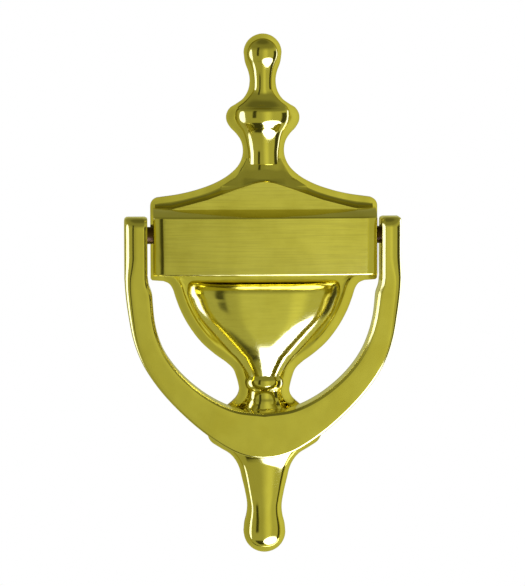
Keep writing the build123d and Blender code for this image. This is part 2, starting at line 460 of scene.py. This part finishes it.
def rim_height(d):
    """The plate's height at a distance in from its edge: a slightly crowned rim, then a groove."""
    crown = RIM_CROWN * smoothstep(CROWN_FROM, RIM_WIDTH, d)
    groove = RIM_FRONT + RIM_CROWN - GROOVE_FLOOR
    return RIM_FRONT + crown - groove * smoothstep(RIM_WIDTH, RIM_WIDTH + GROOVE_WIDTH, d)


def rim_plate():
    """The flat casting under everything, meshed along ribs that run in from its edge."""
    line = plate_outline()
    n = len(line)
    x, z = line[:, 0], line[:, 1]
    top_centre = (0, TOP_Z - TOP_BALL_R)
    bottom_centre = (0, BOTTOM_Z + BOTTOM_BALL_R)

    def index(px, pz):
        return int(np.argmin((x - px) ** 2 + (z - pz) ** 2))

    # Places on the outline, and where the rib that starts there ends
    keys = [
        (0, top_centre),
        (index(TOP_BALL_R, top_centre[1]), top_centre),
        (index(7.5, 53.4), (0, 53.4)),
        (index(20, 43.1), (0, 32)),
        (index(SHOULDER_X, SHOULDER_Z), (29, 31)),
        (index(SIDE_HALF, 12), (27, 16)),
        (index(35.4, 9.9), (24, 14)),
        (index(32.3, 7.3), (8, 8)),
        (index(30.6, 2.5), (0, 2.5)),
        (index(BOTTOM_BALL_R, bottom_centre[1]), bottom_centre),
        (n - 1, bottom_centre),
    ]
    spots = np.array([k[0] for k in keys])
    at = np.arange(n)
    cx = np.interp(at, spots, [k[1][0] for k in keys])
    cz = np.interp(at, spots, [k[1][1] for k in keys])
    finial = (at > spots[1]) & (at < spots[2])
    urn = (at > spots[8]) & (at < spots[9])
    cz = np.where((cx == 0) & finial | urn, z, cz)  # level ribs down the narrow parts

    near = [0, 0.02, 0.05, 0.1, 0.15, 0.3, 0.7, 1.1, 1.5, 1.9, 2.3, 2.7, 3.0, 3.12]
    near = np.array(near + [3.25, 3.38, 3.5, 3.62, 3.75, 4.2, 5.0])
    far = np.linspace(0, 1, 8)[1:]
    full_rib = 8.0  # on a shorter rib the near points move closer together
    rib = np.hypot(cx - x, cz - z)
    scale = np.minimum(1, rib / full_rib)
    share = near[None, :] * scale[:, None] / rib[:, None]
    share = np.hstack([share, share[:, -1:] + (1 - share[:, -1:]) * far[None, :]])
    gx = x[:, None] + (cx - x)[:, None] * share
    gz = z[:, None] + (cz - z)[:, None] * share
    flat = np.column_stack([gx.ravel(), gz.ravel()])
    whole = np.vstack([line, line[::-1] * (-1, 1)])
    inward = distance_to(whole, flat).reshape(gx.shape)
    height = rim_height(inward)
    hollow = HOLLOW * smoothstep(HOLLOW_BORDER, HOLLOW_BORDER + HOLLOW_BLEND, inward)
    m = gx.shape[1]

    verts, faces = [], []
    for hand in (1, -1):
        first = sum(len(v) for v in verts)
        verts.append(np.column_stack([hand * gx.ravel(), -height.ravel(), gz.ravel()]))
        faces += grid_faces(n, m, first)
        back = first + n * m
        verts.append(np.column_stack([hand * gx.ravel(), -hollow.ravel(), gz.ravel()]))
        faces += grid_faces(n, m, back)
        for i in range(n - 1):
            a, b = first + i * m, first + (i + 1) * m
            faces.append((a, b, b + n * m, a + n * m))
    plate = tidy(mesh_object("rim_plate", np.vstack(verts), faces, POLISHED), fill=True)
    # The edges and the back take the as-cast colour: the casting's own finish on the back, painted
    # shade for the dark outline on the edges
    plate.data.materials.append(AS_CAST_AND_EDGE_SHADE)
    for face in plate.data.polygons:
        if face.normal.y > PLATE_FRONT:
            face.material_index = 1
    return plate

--

EXERCISE TASK: Write out the whole listing again, exactly as it stands.

ANSWER:
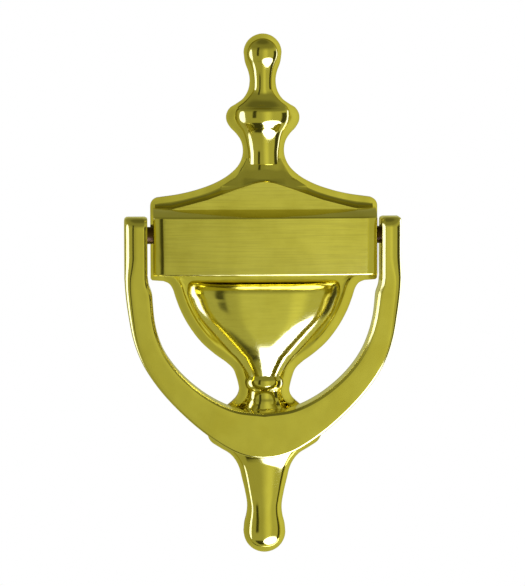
Keep writing the build123d and Blender code for this image. This is part 2, starting at line 460 of scene.py. This part finishes it.
def rim_height(d):
    """The plate's height at a distance in from its edge: a slightly crowned rim, then a groove."""
    crown = RIM_CROWN * smoothstep(CROWN_FROM, RIM_WIDTH, d)
    groove = RIM_FRONT + RIM_CROWN - GROOVE_FLOOR
    return RIM_FRONT + crown - groove * smoothstep(RIM_WIDTH, RIM_WIDTH + GROOVE_WIDTH, d)


def rim_plate():
    """The flat casting under everything, meshed along ribs that run in from its edge."""
    line = plate_outline()
    n = len(line)
    x, z = line[:, 0], line[:, 1]
    top_centre = (0, TOP_Z - TOP_BALL_R)
    bottom_centre = (0, BOTTOM_Z + BOTTOM_BALL_R)

    def index(px, pz):
        return int(np.argmin((x - px) ** 2 + (z - pz) ** 2))

    # Places on the outline, and where the rib that starts there ends
    keys = [
        (0, top_centre),
        (index(TOP_BALL_R, top_centre[1]), top_centre),
        (index(7.5, 53.4), (0, 53.4)),
        (index(20, 43.1), (0, 32)),
        (index(SHOULDER_X, SHOULDER_Z), (29, 31)),
        (index(SIDE_HALF, 12), (27, 16)),
        (index(35.4, 9.9), (24, 14)),
        (index(32.3, 7.3), (8, 8)),
        (index(30.6, 2.5), (0, 2.5)),
        (index(BOTTOM_BALL_R, bottom_centre[1]), bottom_centre),
        (n - 1, bottom_centre),
    ]
    spots = np.array([k[0] for k in keys])
    at = np.arange(n)
    cx = np.interp(at, spots, [k[1][0] for k in keys])
    cz = np.interp(at, spots, [k[1][1] for k in keys])
    finial = (at > spots[1]) & (at < spots[2])
    urn = (at > spots[8]) & (at < spots[9])
    cz = np.where((cx == 0) & finial | urn, z, cz)  # level ribs down the narrow parts

    near = [0, 0.02, 0.05, 0.1, 0.15, 0.3, 0.7, 1.1, 1.5, 1.9, 2.3, 2.7, 3.0, 3.12]
    near = np.array(near + [3.25, 3.38, 3.5, 3.62, 3.75, 4.2, 5.0])
    far = np.linspace(0, 1, 8)[1:]
    full_rib = 8.0  # on a shorter rib the near points move closer together
    rib = np.hypot(cx - x, cz - z)
    scale = np.minimum(1, rib / full_rib)
    share = near[None, :] * scale[:, None] / rib[:, None]
    share = np.hstack([share, share[:, -1:] + (1 - share[:, -1:]) * far[None, :]])
    gx = x[:, None] + (cx - x)[:, None] * share
    gz = z[:, None] + (cz - z)[:, None] * share
    flat = np.column_stack([gx.ravel(), gz.ravel()])
    whole = np.vstack([line, line[::-1] * (-1, 1)])
    inward = distance_to(whole, flat).reshape(gx.shape)
    height = rim_height(inward)
    hollow = HOLLOW * smoothstep(HOLLOW_BORDER, HOLLOW_BORDER + HOLLOW_BLEND, inward)
    m = gx.shape[1]

    verts, faces = [], []
    for hand in (1, -1):
        first = sum(len(v) for v in verts)
        verts.append(np.column_stack([hand * gx.ravel(), -height.ravel(), gz.ravel()]))
        faces += grid_faces(n, m, first)
        back = first + n * m
        verts.append(np.column_stack([hand * gx.ravel(), -hollow.ravel(), gz.ravel()]))
        faces += grid_faces(n, m, back)
        for i in range(n - 1):
            a, b = first + i * m, first + (i + 1) * m
            faces.append((a, b, b + n * m, a + n * m))
    plate = tidy(mesh_object("rim_plate", np.vstack(verts), faces, POLISHED), fill=True)
    # The edges and the back take the as-cast colour: the casting's own finish on the back, painted
    # shade for the dark outline on the edges
    plate.data.materials.append(AS_CAST_AND_EDGE_SHADE)
    for face in plate.data.polygons:
        if face.normal.y > PLATE_FRONT:
            face.material_index = 1
    return plate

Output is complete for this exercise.